By Matt Lynch
SANDY HOOK - It was hot last Friday and Tammy van Wisse went for a swim.
PHOTO COURTESY ANTONIO LIMA
The Australian dove off a boat at Brooklyn's Battery Park and headed south. Paddling along at 80 to 90 strokes per minute the 38-year-old motivational speaker and corporate spokeswoman dodged both thunderstorms and a massive Chinese freighter. She broke out her backstroke to get a better view of the Verrazano-Narrows Bridge.
She broke a world record.
In 1925, Gertrude Caroline Ederle swam the 22 miles from Battery Park to Sandy Hook in seven hours and 11 minutes. Ederle's record stood for 81 years. But the record is hers
As the cliché goes, records are made to be broken and van Wisse arrived ashore at Sandy Hook's north beach some two hours faster than her hero at five hours, six minutes and 47.5 seconds.
Three boats and a kayaker monitored van Wisse's every stroke. Now and then, van Wisse ate an energy bar or drank some water. Her fingertips began to shrivel and take on a white hue, like a child left in the bathtub
Hours passed and the miles piled up, eventually revealing the hundreds of spectators lining Sandy Hook's north beach. As van Wisse's white-capped head approached the shore, it became evident that everyone was witnessing a world record not just being broken but soundly rewritten. "Tammy, Tammy, Tammy," the crowd chanted in unison as she approached.
Wearing a black one-piece bathing suit and a white cap, van Wisse flexed for the cameras and jogged along the shore waving to her support crew bobbing out at sea.
"I've accomplished a lot of things over the years, but this swim will have a special place in my heart," van Wisse said at a ceremony on the beach. "One of the reasons for that is because I did this swim today for a lady who is an icon in her sport."
Before there was Mia Hamm, Annika Sorenstam or even Babe Didrickson, there was Gertrude Ederle. A pioneer in sport, Ederle's record-setting swim across the English Channel in 1926 cast a resounding blow to supposed male athletic superiority. Only five men had ever crossed the channel under their own power prior to Ederle's achievement. Ederle didn't simply struggle across; she set the new world record. In a fitting piece of symmetry, Ederle beat the previous record by over two hours. Over the course of her career Ederle set many records. At the 1924 summer Olympics, she won a gold medal as part of the U.S. 400-meter freestyle relay. Ederle won two bronze medals as well that year.
Ederle's Highlands's connection is strong. A contingent of local officials including Freeholder and Highlands Councilwoman Anna Little, Highlands Garden Club President Marcia Shaya and Highlands Business Partnership President Carla Cefalo-Braswell attended Friday's event.
Though Ederle's family hailed from New York City, they maintained a vacation home in the area, and she learned to swim in the bay. According to accounts Ederle's mother tied her to a piece of rope and taught her to paddle in the bay waters.
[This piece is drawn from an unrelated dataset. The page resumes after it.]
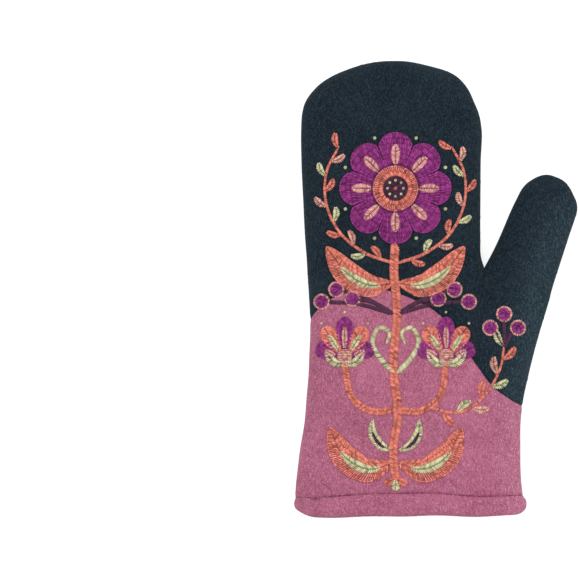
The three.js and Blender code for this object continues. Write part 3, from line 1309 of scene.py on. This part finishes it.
@dataclass
class RolledHem:
    """The thick rolled hem round the mouth, and the small stitches in the groove above it."""

    form: MittenForm
    step: float = 0.8
    sides: int = 32
    fullness: float = 0.8
    tucked_in: float = 0.35
    left_corner: Corner = Corner(rise=5.7, run=12.5, power=1.5)
    right_corner: Corner = Corner(rise=4.1, run=7.0, power=2.1)
    corner_top: float = 0.96
    drawn_in: float = 1.7
    drawn_reach: float = 16.0
    drag_pitch: float = 9.5
    drag: float = 0.2
    drag_twist: float = 1.4
    drag_swell: Wave = Wave(number=3, height=0.4, start=0.7)
    sway: Wave = Wave(number=7, height=0.25, start=0.0)
    pinch: float = 0.35
    pinched: Mark = Mark(strength=1.0, place=0.9, reach=0.3)
    pucker_at: tuple[float, float] = (-77.5, 2.4)
    pucker_depth: float = 1.3
    # Painted shade on the roll: in the groove under its sewn line, along its free edge and in its pucker
    painted_groove_shade: Mark = Mark(strength=0.16, place=1, reach=0.1)
    painted_edge_shade: Mark = Mark(strength=0.32, place=-1, reach=0.12)
    painted_pucker_shade: Mark = Mark(strength=0.75, place=1, reach=0.35)
    stitch_pitch: float = 2.7
    stitch_lengths: tuple[float, float] = (0.9, 2.6)
    stitch_width: float = 0.85
    stitch_height: float = 0.4
    stitch_sink: float = 0.6
    stitch_rise: float = 1.1
    stitch_tones: tuple[float, float] = (0.4, 1.0)
    stitch_joints: int = 7
    stitch_step: float = 0.25
    uneven: float = 0.15
    wander: float = 0.38

    def build(self, finish: bpy.types.Material) -> bpy.types.Object:
        """Makes the roll.

        Args:
            finish: its felt.

        Returns:
            The hem.
        """
        form = self.form
        ring = form.mouth_ring(self.step)
        outward = self._outward(ring)
        thick = (form.hem_proud + form.felt + form.hem_inside) / 2 * MM
        turns = -2 * math.pi * np.arange(self.sides) / self.sides
        around = self._full(np.cos(turns))[None, :]
        along = self._full(np.sin(turns))[None, :]
        walked = np.arange(len(ring))[:, None] / len(ring)
        sewn = (ring[:, 1] + self.tucked_in * MM)[:, None]
        edge = self._mouth_edge(ring)[:, None]
        middle, half = (sewn + edge) / 2, (sewn - edge) / 2
        drags = round(self.step * len(ring) / self.drag_pitch)
        tucks = round(self.step * len(ring) / self.stitch_pitch)
        swing = np.sin(2 * math.pi * drags * walked + self.drag_twist * turns[None, :])
        slow = 1 - self.drag_swell.height + self.drag_swell.at(walked)
        near_top = self.pinched.at(along)
        tuck = 0.5 + 0.5 * np.cos(2 * math.pi * tucks * walked)
        spot, reach = self.pucker_at
        pucker = bell(ring[:, 0] / MM - spot, reach) * (ring[:, 2] > form.seam_height * MM)
        dent = self.pinch * tuck * near_top + self.pucker_depth * pucker[:, None] * near_top
        drawn = self._drawn(ring)[:, None]
        half_thick = thick - drawn / 2
        out = form.hem_proud * MM - drawn - half_thick
        out = out + (half_thick + (self.drag * swing * slow - dent) * MM) * around
        points = ring[:, None, :] + outward[:, None, :] * out[:, :, None]
        points[:, :, 1] = middle + half * along + self.sway.at(walked) * MM
        flat = points.reshape(-1, 3)
        flat[:, 2] = np.maximum(flat[:, 2], 0)
        faces: Faces = []
        for k in range(len(ring)):
            faces.extend(bridge(k * self.sides, ((k + 1) % len(ring)) * self.sides, self.sides))
        hem = make_piece("rolled_hem_felt", flat, faces, finish)
        # Painted shade of the groove, the free edge and the pucker
        dark = self.painted_groove_shade.at(along) + self.painted_edge_shade.at(along)
        give_values(hem, "seam", (dark + pucker[:, None] * self.painted_pucker_shade.at(along)).ravel())
        # Painted sheen of side light on the roll
        give_values(hem, "painted_sheen", painted_sheen_share(flat))
        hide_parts("rolled_hem")
        return hem

    def _drawn(self, ring: Points) -> Points:
        """Returns how far the roll is drawn in at each point of the ring, only near its left side."""
        from_left = (ring[:, 0] - ring[:, 0].min()) / MM / self.drawn_reach
        return self.drawn_in * MM * smooth_step(1 - from_left)

    def _mouth_edge(self, ring: Points) -> Points:
        """Returns the y of the roll's free edge, drawn up in round corners at both sides."""
        free = spline([(spot.across, spot.free) for spot in HEM_SPOTS], LINE_STEP)
        x = ring[:, 0] / MM
        edge = np.interp(x, free[:, 0], free[:, 1])
        for inward, corner in ((x - x.min(), self.left_corner), (x.max() - x, self.right_corner)):
            turn = self.corner_top * np.clip(1 - inward / corner.run, 0, 1)
            edge += corner.rise * (1 - (1 - turn**corner.power) ** (1 / corner.power))
        return edge * MM

    def stitches(self, finish: bpy.types.Material) -> bpy.types.Object:
        """Makes the stitches that hold the hem.

        Args:
            finish: their thread.

        Returns:
            The stitches as one piece.
        """
        rng = np.random.default_rng(11)
        ring = self.form.mouth_ring(self.stitch_step)
        outward = self._outward(ring)
        drawn = self._drawn(ring)
        strands = Strands()
        share = np.linspace(-1, 1, self.stitch_joints)
        height = self.stitch_rise * (1 - share**4) - self.stitch_sink
        count = round(len(ring) * self.stitch_step / self.stitch_pitch)
        for k in range(count):
            centre = (k + 0.5 + rng.uniform(-self.uneven, self.uneven)) * len(ring) / count
            reach = rng.uniform(*self.stitch_lengths) / self.stitch_step / 2
            spots = np.round(np.linspace(centre - reach, centre + reach, self.stitch_joints))
            chosen = spots.astype(int) % len(ring)
            path = ring[chosen] + outward[chosen] * (height * MM - 0.5 * drawn[chosen])[:, None]
            aside = rng.uniform(-self.wander, self.wander) + rng.uniform(-self.wander, self.wander) * share
            path[:, 1] += (aside + self.tucked_in) * MM
            tone = rng.uniform(*self.stitch_tones)
            strands.add(path, outward[chosen], self.stitch_width * MM, self.stitch_height * MM, tone)
        return strands.build("hem_stitches", "thread_plum", finish)

    def _full(self, value: Points) -> Points:
        """Returns a sine or cosine made fuller, so that the roll is a rounded block."""
        return np.sign(value) * np.abs(value) ** self.fullness

    def _outward(self, ring: Points) -> Points:
        """Returns the way out of the mouth at each point of its ring."""
        reach = max(1, round(1.6 * MM / np.linalg.norm(ring[1] - ring[0])))
        ahead = np.roll(ring, -reach, axis=0) - np.roll(ring, reach, axis=0)
        return unit(np.column_stack([-ahead[:, 2], np.zeros(len(ring)), ahead[:, 0]]))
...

Three years ago, the borough renamed a park after Ederle. The garden club was instrumental in this effort. Though she attended that ceremony, Ederle died just months later at 97-years-old.
As van Wisse pointed out Friday, much has changed since Ederle made her swim to Sandy Hook. For starters, Ederle didn't wear goggles. On her swim across the English Channel, Ederle coated herself in lard and petroleum jelly to help stave off hypothermia, van Wisse did not utilize pig fat. She does extol the virtues of energy bars.
Fourteen members of Ederle's extended family attended van Wisse's NYC to NJ World Record Swim. Ederle's nephew, Bob Ederle of the Bronx, spoke at a ceremony afterwards.
"My Aunt Trudy would have been very proud of her today," Ederle said. "She probably would have said, ‘young lady you were magnificent'."
The support of the family touched both van Wisse and her fiancé, Chris McHattie. "They're the most wonderful people," McHattie said. "To embrace it like that is wonderful."
Speaking of his Aunt's swim from the city to Sandy Hook, Bob Ederle said it was a "midnight frolic" and a "warm-up" for her later swim across the channel. In many ways, last Friday's challenge did not push van Wisse to her physical limits, either. For example, over a period of 106 days in 2001, she swam the entire length of Australia's Murray River: 2,438 kilometers. Since she began marathon swimming in 1986, van Wisse has earned a number of world records including the fastest time across the length of Scotland's Loch Ness.
For van Wisse this swim had more to do with honoring her hero than testing the limits of her stamina.
"I'm just thrilled to be able to follow in the footsteps of Gertrude today," she said.